# Stated problem
Print verbatim the opening line of the material and every subsequent line through the one containing "a central lock.".

########

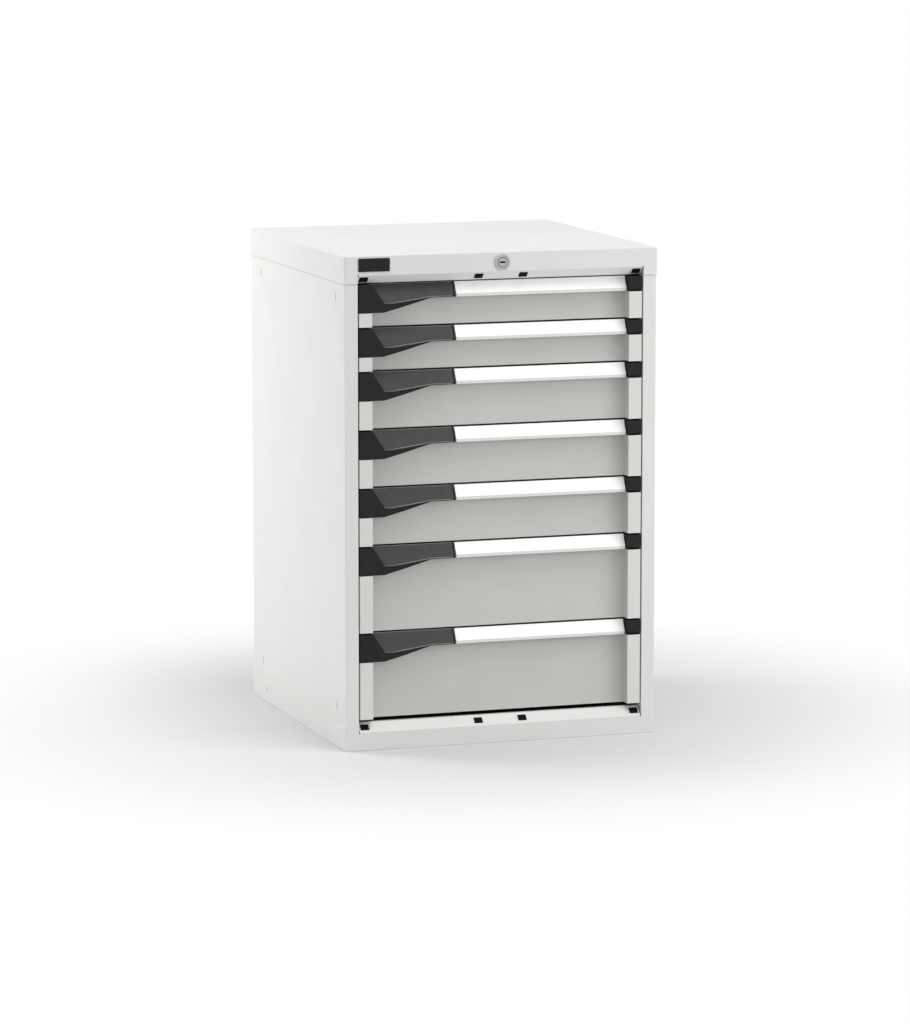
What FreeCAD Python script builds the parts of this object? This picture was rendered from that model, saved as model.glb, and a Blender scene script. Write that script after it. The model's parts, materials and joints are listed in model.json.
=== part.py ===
"""Seven-drawer steel cabinet with telescopic runners, thumb latches and a central lock.

Frame: origin at the bottom centre of the footprint, X to the right, Y to the back, Z up.
The drawers face -Y. All sizes are millimetres.
"""
import FreeCAD, Part
import Sketcher
import math
import os
import re

# Driving sizes: name, millimetres, what it measures.
SIZES = [
    ("cab_width", 564, "width over the top cover"),
    ("cab_depth", 572, "depth over the top cover"),
    ("sheet", 1.2, "steel sheet of the casing"),
    ("skirt_height", 47, "edge height of the cover and of the base"),
    ("cover_face", 33, "upright part of the cover's front edge"),
    ("base_face", 31.5, "upright part of the base's front edge"),
    ("pan_return", 9, "flange behind each bevel"),
    ("relief_width", 1.6, "slit between bevel and corner tab"),
    ("relief_rise", 2, "how far the slit runs past the fold"),
    ("stile_width", 24.5, "front stile, measured from the cover's corner"),
    ("stile_return", 24, "fold behind the stile"),
    ("rear_flange", 20, "fold behind the side at the back"),
    ("top_clear", 1, "space between the cover and the drawer stack"),
    ("bottom_clear", 5, "space between the base and the drawer stack"),
    ("pitch_1", 75, "height of drawer 1, the top one"),
    ("pitch_2", 75, "height of drawer 2"),
    ("pitch_3", 100, "height of drawer 3"),
    ("pitch_4", 100, "height of drawer 4"),
    ("pitch_5", 100, "height of drawer 5"),
    ("pitch_6", 150, "height of drawer 6"),
    ("pitch_7", 150, "height of drawer 7, the bottom one"),
    ("front_gap", 3.2, "gap between two drawer fronts"),
    ("side_gap", 2.5, "gap between drawer front and stile"),
    ("post_width", 23.5, "upright post at each end of a drawer front"),
    ("post_depth", 21, "outer fold of a post"),
    ("panel_recess", 22, "how far the front panel stands behind the posts"),
    ("panel_sheet", 1.2, "sheet of the drawer fronts"),
    ("hem_height", 8, "bent lower edge of the front panel"),
    ("hem_out", 1.5, "how far the lower edge is bent forward"),
    ("hem_lip", 1, "lip along the foot of the bent edge"),
    ("tray_inset", 1, "tray side behind the post's inner face"),
    ("tray_sheet", 1, "sheet of the trays"),
    ("tray_depth", 459, "inside depth of a tray"),
    ("tray_lift", 5, "tray floor above the front's lower edge"),
    ("tray_drop", 17, "tray rim below the drawer's height"),
    ("rail_bottom", 8, "runner above the front's lower edge"),
    ("rail_height", 26, "height of the runner rails"),
    ("rail_sheet", 1.5, "sheet of the runner rails"),
    ("rail_reach", 10.5, "flange width of the runner rails"),
    ("rail_start", 27, "front end of the runners, behind the front plane"),
    ("fixed_length", 480, "length of the fixed rails"),
    ("moving_length", 455, "length of tray rails and carriages"),
    ("slide_gap", 0.3, "running clearance in the runners"),
    ("tongue", 3, "thickness of the carriage tongues"),
    ("carriage_web", 4, "thickness of the carriage web"),
    ("column_inset", 0.5, "column face inside the stile's edge"),
    ("column_sheet", 1.5, "sheet of the columns"),
    ("column_depth", 40, "depth of a column"),
    ("column_start", 28.8, "front column behind the front plane"),
    ("column_clear", 7, "rear column in front of the side plugs' stems"),
    ("slot_pitch", 25, "spacing of the slots in the columns"),
    ("slot_tall", 12, "height of a column slot"),
    ("slot_wide", 4, "width of a column slot"),
    ("slot_margin", 30, "plain length at each end of a column"),
    ("part_gap", 0.5, "parting gap between plastic and steel pieces"),
    ("housing_width", 174, "latch housing, along the front"),
    ("housing_height", 47.5, "latch housing at the post"),
    ("handle_height", 25.2, "grip rail and end cap"),
    ("cap_width", 23, "right end cap"),
    ("cap_bevel", 4, "bevel under the end cap"),
    ("grip_gap", 2, "gap at each end of the grip rail"),
    ("face_drop", 19.9, "height of the sloping label face"),
    ("face_front", 9, "lower edge of the label face behind the front plane"),
    ("face_back", 20.4, "upper edge of the label face behind the front plane"),
    ("label_sheet", 0.8, "label with its clear cover"),
    ("grip_wall", 2, "wall of the grip rail"),
    ("grip_foot", 1.5, "fixing flange of the grip rail"),
    ("grip_foot_drop", 14, "height of the fixing flange"),
    ("moulding_wall", 2.4, "wall of the plastic mouldings"),
    ("block_width", 24, "flush face of the housing at its top edge"),
    ("block_slant", 20.3, "how far the recess edge leans to the right"),
    ("lever_height", 31, "thumb lever at its left end"),
    ("lever_flat", 60, "end of the lever's level lower edge"),
    ("lever_taper", 131.5, "end of the lever's sloping lower edge"),
    ("lever_short", 22.6, "thumb lever at its right end"),
    ("lever_top", 18.8, "lever's upper edge behind the front plane"),
    ("lever_lean", 17.6, "how far the lever leans forward over its height"),
    ("lever_wall", 2.2, "thickness of the lever, measured level"),
    ("lever_gap", 0.6, "gap above the lever and at its right end"),
    ("lever_side", 1.2, "gap at the lever's slanting left end"),
    ("lever_room", 1.6, "swing room under the lever at its left end"),
    ("lever_room_end", 1.3, "swing room under the lever at its right end"),
    ("wing_end", 130, "where the housing's lower edge levels out"),
    ("wing_turn", 80, "where the housing's face starts to fall back"),
    ("wing_back", 5.5, "how far it falls back at its right end"),
    ("pivot_radius", 1.5, "lever pivot"),
    ("pivot_back", 19, "pivot behind the front plane"),
    ("pivot_drop", 4.4, "pivot below the front's upper edge"),
    ("fit_gap", 0.1, "radial clearance of turning fits"),
    ("arm_start", 8, "latch arm from the front's left edge"),
    ("arm_wide", 4, "latch arm, along the pivot"),
    ("arm_deep", 5, "height of the latch arm"),
    ("arm_drop", 3.4, "latch arm below the front's upper edge"),
    ("tooth_back", 56, "tooth of the arm behind the front plane"),
    ("tooth_deep", 5, "thickness of the tooth"),
    ("tooth_drop", 12, "tip of the tooth below the front's upper edge"),
    ("strike_deep", 5, "thickness of a latch strike"),
    ("strike_tall", 7.5, "height of a latch strike"),
    ("strike_plate", 20, "fixing plate of a latch strike"),
    ("lug_reach", 17.5, "locking lug out of the tray side"),
    ("lug_bottom", 45, "locking lug above the front's lower edge"),
    ("lug_tall", 11, "height of the locking lug"),
    ("lug_deep", 4, "thickness of the locking lug"),
    ("bar_sheet", 2, "sheet of the lock bars"),
    ("lift_start", 25, "lift bar behind the front plane"),
    ("lift_edge", 1.5, "lift bar outside the stile's edge"),
    ("lift_wide", 16, "width of the lift bar"),
    ("lift_tail", 10, "lift bar below its lowest tooth"),
    ("lock_tooth", 7, "height of a locking tooth"),
    ("lock_play", 2, "play between tooth and lug"),
    ("tooth_clear", 5.5, "end of a locking tooth from the tray side"),
    ("pin_drop", 32, "lift pin below the top of the cabinet"),
    ("lift_pin", 3, "radius of the lift pin"),
    ("pin_inset", 3, "lift pin inside the bar's inner edge"),
    ("pin_edge", 6, "metal round the lift pin"),
    ("bar_step", 1, "gap between lift bar and draw bar"),
    ("draw_low", 37, "draw bar's lower edge below the cabinet top"),
    ("draw_high", 17, "draw bar's upper edge below the cabinet top"),
    ("draw_tail", 22, "draw bar left of the lock"),
    ("cam_edge", 4.2, "metal round the sloping slot"),
    ("lock_drop", 17.3, "lock axis below the cabinet top"),
    ("ring_radius", 14, "front ring of the lock"),
    ("ring_proud", 2.5, "front ring, out of the cover"),
    ("ring_chamfer", 0.8, "edge of the front ring"),
    ("barrel_radius", 11, "lock barrel"),
    ("barrel_length", 21, "lock barrel behind the cover's face"),
    ("plug_radius", 9, "turning plug of the lock"),
    ("key_long", 8.5, "key slot"),
    ("key_wide", 1.8, "key slot"),
    ("key_deep", 12, "key slot"),
    ("crank_radius", 10, "crank pin from the lock axis"),
    ("crank_sheet", 2.5, "crank plate"),
    ("crank_half", 5, "half width of the crank plate"),
    ("crank_edge", 4.5, "metal beyond the crank pin and the axis"),
    ("crank_pin", 2.5, "radius of the crank pin"),
    ("pin_play", 0.45, "play of the crank pin in its slot"),
    ("nut_half", 13.5, "half the width over the nut's flats"),
    ("nut_length", 5, "thickness of the lock nut"),
    ("guide_wide", 20, "width of a bar guide"),
    ("guide_near", 60, "first draw bar guide from the middle"),
    ("guide_far", 190, "second draw bar guide from the middle"),
    ("guide_low", 120, "lower lift bar guide above the floor"),
    ("guide_high", 640, "upper lift bar guide above the floor"),
    ("guide_sheet", 1.5, "sheet of the bar guides"),
    ("guide_lip", 7, "front lip of a draw bar guide"),
    ("guide_hook", 9.3, "front lip of a lift bar guide"),
    ("badge_left", 25.3, "bare plate from the cover's left corner"),
    ("badge_wide", 55.5, "bare plate"),
    ("badge_tall", 22.6, "bare plate"),
    ("badge_drop", 4, "bare plate below the cover's top"),
    ("badge_sheet", 1.5, "thickness of the bare plate"),
    ("badge_round", 1.5, "corners of the bare plate"),
    ("plug_margin", 12, "outer bevel plugs from the stile's edge"),
    ("plug_spacing", 80, "between the two middle bevel plugs"),
    ("plug_wide", 15, "head of a bevel plug"),
    ("plug_tall", 11.4, "head of a bevel plug, along the slope"),
    ("plug_head", 1, "thickness of the plug heads"),
    ("plug_rim", 1.5, "overlap of a plug head round its hole"),
    ("plug_stem", 4, "stem of a plug"),
    ("plug_play", 0.2, "play of a stem in its hole"),
    ("button_radius", 6.2, "head of a side plug"),
    ("button_stem", 5, "stem radius of a side plug"),
    ("button_in", 58, "side plugs from the front and back edges"),
    ("button_up", 72.5, "side plugs from the floor and from the top"),
    ("drain_radius", 4, "hole in each side of the base"),
    ("drain_back", 480, "hole behind the front edge"),
    ("drain_up", 24.5, "hole above the floor"),
]
DRAWERS = 7
SIZE_NAMES = {name for name, value, meaning in SIZES}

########

# Solution to this exercise
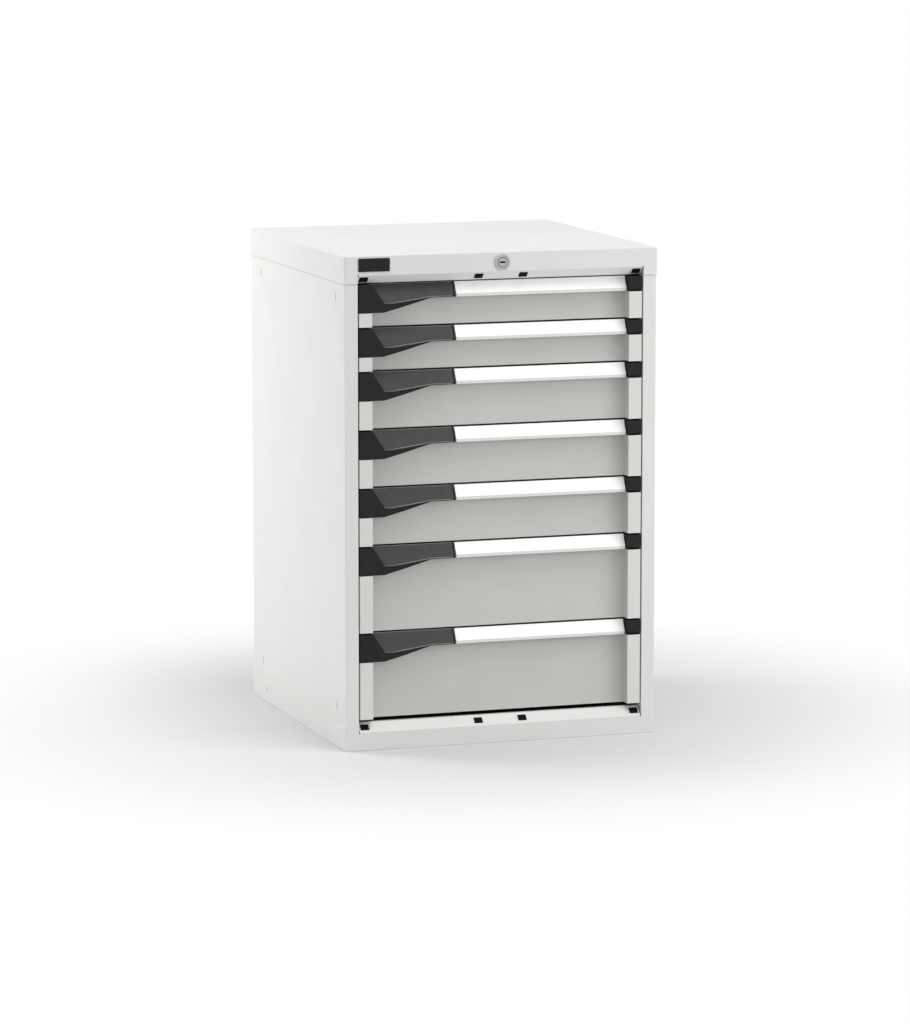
What FreeCAD Python script builds the parts of this object? This picture was rendered from that model, saved as model.glb, and a Blender scene script. Write that script after it. The model's parts, materials and joints are listed in model.json.
=== part.py ===
"""Seven-drawer steel cabinet with telescopic runners, thumb latches and a central lock.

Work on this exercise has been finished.